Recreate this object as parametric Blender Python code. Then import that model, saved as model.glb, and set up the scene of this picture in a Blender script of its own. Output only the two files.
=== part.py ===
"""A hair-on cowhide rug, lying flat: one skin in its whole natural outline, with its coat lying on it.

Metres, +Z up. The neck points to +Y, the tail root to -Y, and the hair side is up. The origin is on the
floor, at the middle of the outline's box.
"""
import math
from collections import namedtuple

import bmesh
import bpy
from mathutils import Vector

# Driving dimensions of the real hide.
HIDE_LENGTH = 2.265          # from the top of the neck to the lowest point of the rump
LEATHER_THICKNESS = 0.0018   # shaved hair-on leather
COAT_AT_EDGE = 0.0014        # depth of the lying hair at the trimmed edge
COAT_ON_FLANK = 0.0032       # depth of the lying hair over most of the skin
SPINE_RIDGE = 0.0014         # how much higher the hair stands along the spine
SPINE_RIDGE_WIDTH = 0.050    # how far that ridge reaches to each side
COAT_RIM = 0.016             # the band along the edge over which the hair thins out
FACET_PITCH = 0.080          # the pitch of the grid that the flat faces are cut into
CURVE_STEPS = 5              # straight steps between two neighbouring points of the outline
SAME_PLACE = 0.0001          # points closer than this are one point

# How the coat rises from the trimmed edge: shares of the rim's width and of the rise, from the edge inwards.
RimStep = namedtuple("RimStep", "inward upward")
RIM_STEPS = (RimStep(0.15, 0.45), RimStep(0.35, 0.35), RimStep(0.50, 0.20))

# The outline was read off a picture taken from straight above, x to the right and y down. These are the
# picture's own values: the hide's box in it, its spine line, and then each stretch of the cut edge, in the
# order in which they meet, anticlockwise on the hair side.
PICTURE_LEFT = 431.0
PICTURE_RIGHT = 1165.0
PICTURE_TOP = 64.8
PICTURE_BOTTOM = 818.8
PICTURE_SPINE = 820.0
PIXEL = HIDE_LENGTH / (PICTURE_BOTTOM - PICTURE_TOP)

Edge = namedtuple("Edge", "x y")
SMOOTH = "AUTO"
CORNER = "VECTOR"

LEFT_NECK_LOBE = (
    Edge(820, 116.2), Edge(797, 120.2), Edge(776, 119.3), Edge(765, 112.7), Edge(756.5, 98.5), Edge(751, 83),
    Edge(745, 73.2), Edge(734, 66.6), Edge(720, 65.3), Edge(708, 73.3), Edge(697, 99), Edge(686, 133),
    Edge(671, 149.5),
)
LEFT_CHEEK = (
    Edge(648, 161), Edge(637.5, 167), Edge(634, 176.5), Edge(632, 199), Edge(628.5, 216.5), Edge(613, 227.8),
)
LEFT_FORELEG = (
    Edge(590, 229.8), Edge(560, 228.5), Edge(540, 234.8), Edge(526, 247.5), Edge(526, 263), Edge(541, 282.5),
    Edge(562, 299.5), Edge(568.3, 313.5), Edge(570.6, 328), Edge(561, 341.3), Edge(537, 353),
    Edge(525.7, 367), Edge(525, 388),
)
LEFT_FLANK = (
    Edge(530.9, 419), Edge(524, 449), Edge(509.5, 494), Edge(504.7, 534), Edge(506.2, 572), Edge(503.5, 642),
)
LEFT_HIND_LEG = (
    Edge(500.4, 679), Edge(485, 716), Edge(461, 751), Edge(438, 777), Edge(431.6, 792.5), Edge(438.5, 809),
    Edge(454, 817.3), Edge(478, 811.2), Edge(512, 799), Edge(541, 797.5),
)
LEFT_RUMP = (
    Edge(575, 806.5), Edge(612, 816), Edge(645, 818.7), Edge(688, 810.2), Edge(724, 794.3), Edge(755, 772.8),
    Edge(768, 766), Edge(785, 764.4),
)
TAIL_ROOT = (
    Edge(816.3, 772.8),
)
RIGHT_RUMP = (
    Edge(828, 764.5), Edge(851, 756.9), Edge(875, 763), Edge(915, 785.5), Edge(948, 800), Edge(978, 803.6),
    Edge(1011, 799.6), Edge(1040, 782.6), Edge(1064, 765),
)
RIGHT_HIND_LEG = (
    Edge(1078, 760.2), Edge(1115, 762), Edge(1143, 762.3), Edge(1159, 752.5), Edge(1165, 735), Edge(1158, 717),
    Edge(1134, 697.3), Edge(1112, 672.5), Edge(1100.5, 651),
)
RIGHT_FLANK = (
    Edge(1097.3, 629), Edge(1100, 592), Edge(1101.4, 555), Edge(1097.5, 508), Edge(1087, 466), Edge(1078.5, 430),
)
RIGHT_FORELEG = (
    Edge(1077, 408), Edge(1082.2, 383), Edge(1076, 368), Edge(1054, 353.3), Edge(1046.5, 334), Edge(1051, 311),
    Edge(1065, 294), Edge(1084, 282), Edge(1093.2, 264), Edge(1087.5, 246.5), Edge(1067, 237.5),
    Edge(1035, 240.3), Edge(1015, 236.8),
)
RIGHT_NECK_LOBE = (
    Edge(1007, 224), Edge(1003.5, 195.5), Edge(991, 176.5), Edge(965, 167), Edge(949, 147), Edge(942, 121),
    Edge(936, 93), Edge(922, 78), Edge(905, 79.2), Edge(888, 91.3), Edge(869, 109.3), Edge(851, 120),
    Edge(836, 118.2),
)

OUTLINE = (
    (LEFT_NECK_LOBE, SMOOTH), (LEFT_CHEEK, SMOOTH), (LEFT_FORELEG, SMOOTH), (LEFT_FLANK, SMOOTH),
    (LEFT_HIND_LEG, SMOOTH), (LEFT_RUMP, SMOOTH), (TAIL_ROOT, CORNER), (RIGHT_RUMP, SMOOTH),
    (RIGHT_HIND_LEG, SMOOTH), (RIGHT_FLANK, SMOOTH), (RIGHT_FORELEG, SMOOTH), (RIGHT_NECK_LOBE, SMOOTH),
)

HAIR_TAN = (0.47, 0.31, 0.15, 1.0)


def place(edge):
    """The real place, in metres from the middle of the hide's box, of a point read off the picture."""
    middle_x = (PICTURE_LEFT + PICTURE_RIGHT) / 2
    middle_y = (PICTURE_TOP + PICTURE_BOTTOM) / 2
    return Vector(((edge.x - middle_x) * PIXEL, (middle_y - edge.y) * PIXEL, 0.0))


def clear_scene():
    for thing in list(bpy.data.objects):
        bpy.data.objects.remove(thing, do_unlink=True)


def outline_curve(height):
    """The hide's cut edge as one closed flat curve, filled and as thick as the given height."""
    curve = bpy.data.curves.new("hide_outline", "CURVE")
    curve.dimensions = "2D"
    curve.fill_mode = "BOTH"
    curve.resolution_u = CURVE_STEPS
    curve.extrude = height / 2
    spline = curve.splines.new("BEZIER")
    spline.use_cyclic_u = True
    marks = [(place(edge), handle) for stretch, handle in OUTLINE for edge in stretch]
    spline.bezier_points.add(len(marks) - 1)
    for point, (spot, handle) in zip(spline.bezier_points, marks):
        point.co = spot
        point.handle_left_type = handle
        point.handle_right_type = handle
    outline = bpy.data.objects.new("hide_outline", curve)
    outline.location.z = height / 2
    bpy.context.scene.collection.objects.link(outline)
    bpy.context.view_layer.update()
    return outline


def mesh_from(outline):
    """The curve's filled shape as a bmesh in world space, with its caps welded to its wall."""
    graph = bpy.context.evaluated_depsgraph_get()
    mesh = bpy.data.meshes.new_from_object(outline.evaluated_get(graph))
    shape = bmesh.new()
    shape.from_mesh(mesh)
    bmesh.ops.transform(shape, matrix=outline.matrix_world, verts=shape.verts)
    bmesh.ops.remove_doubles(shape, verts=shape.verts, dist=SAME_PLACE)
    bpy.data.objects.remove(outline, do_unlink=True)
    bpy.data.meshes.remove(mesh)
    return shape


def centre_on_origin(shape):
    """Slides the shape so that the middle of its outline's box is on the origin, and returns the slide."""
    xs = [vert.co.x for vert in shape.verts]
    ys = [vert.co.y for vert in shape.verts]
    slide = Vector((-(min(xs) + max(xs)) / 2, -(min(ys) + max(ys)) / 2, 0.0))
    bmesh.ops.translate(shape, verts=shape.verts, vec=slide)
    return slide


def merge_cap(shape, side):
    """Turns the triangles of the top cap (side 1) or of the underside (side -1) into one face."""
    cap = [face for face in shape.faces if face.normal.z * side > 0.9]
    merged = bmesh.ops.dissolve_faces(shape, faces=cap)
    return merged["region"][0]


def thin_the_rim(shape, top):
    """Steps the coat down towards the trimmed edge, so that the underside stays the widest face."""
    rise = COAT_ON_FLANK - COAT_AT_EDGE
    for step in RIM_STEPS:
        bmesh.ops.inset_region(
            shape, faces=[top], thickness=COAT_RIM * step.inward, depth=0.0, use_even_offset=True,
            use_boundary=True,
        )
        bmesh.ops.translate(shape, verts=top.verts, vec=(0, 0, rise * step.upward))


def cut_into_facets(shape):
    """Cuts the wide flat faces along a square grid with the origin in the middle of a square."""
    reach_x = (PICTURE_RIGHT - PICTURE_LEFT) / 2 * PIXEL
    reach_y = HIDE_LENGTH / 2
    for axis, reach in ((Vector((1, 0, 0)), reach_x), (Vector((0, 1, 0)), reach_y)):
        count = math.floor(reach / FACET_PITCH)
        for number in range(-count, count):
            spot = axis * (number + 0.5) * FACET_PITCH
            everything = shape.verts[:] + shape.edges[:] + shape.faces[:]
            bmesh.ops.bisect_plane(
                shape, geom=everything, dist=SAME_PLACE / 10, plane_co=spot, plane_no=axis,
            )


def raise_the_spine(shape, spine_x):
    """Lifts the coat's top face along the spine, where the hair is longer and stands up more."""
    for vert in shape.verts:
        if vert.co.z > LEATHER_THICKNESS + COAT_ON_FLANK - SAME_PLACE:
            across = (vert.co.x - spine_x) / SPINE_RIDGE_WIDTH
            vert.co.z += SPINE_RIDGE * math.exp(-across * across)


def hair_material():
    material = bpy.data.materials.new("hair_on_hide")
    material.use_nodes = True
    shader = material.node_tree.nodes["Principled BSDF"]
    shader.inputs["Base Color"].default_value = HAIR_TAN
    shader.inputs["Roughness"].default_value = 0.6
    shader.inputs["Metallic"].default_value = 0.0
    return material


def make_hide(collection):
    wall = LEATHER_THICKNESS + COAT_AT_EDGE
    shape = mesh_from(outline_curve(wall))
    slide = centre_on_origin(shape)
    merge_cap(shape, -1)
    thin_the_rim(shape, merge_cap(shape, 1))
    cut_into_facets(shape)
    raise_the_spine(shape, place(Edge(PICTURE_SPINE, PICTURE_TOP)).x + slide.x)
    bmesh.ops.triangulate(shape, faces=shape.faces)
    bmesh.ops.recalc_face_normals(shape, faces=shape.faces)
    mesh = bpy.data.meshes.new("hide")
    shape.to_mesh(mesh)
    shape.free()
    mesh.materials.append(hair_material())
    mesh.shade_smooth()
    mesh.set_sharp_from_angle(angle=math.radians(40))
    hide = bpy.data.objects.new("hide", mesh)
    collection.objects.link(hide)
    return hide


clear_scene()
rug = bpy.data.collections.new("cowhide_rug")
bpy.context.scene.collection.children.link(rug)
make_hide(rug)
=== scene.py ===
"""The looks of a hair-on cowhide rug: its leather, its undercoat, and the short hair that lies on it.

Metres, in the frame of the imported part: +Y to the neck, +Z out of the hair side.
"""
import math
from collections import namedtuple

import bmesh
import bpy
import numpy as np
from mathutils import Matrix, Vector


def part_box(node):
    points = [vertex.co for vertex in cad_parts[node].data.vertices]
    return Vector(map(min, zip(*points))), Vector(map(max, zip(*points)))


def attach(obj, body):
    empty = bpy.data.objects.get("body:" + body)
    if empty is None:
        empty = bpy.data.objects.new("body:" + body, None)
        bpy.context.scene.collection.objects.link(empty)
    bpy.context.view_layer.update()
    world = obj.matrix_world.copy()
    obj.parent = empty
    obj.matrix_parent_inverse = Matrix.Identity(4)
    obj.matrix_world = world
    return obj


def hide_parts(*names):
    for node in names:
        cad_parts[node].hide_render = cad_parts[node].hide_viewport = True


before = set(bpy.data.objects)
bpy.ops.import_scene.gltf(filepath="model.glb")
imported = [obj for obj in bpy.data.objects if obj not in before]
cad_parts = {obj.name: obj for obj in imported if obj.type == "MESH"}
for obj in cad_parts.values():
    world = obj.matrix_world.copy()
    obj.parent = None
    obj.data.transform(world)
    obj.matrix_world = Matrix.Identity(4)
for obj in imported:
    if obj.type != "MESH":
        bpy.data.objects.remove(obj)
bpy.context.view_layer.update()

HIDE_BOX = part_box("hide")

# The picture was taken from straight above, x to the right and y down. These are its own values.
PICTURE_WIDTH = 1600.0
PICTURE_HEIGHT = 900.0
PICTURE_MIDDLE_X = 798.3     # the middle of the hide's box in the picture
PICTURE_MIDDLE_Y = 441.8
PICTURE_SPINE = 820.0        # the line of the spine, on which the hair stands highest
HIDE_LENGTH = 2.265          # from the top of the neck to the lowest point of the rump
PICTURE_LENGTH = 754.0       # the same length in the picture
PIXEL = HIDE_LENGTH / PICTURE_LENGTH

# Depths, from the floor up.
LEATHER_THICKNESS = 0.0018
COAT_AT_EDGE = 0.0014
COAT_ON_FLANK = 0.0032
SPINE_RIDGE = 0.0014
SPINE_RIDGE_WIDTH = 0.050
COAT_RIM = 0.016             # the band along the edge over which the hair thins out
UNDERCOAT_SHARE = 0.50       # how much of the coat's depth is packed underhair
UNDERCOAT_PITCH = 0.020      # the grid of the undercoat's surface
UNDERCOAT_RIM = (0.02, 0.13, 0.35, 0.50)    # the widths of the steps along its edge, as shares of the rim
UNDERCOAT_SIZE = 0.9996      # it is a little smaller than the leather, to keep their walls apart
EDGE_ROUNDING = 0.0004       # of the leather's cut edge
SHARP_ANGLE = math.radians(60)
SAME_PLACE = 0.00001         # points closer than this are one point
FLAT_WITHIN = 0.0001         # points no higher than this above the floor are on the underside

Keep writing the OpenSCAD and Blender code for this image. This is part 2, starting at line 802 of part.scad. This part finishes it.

········

* _Problem to solve_
From the line with "bmesh.ops.triangulate(shape, faces=shape.faces)" through the line with "points = [vertex.co", repeat every line exactly, both ends included, and nothing outside that range.

* _Task output_
    bmesh.ops.triangulate(shape, faces=shape.faces)
    bmesh.ops.recalc_face_normals(shape, faces=shape.faces)
    mesh = bpy.data.meshes.new("hide")
    shape.to_mesh(mesh)
    shape.free()
    mesh.materials.append(hair_material())
    mesh.shade_smooth()
    mesh.set_sharp_from_angle(angle=math.radians(40))
    hide = bpy.data.objects.new("hide", mesh)
    collection.objects.link(hide)
    return hide


clear_scene()
rug = bpy.data.collections.new("cowhide_rug")
bpy.context.scene.collection.children.link(rug)
make_hide(rug)
=== scene.py ===
"""The looks of a hair-on cowhide rug: its leather, its undercoat, and the short hair that lies on it.

Metres, in the frame of the imported part: +Y to the neck, +Z out of the hair side.
"""
import math
from collections import namedtuple

import bmesh
import bpy
import numpy as np
from mathutils import Matrix, Vector


def part_box(node):
    points = [vertex.co for vertex in cad_parts[node].data.vertices]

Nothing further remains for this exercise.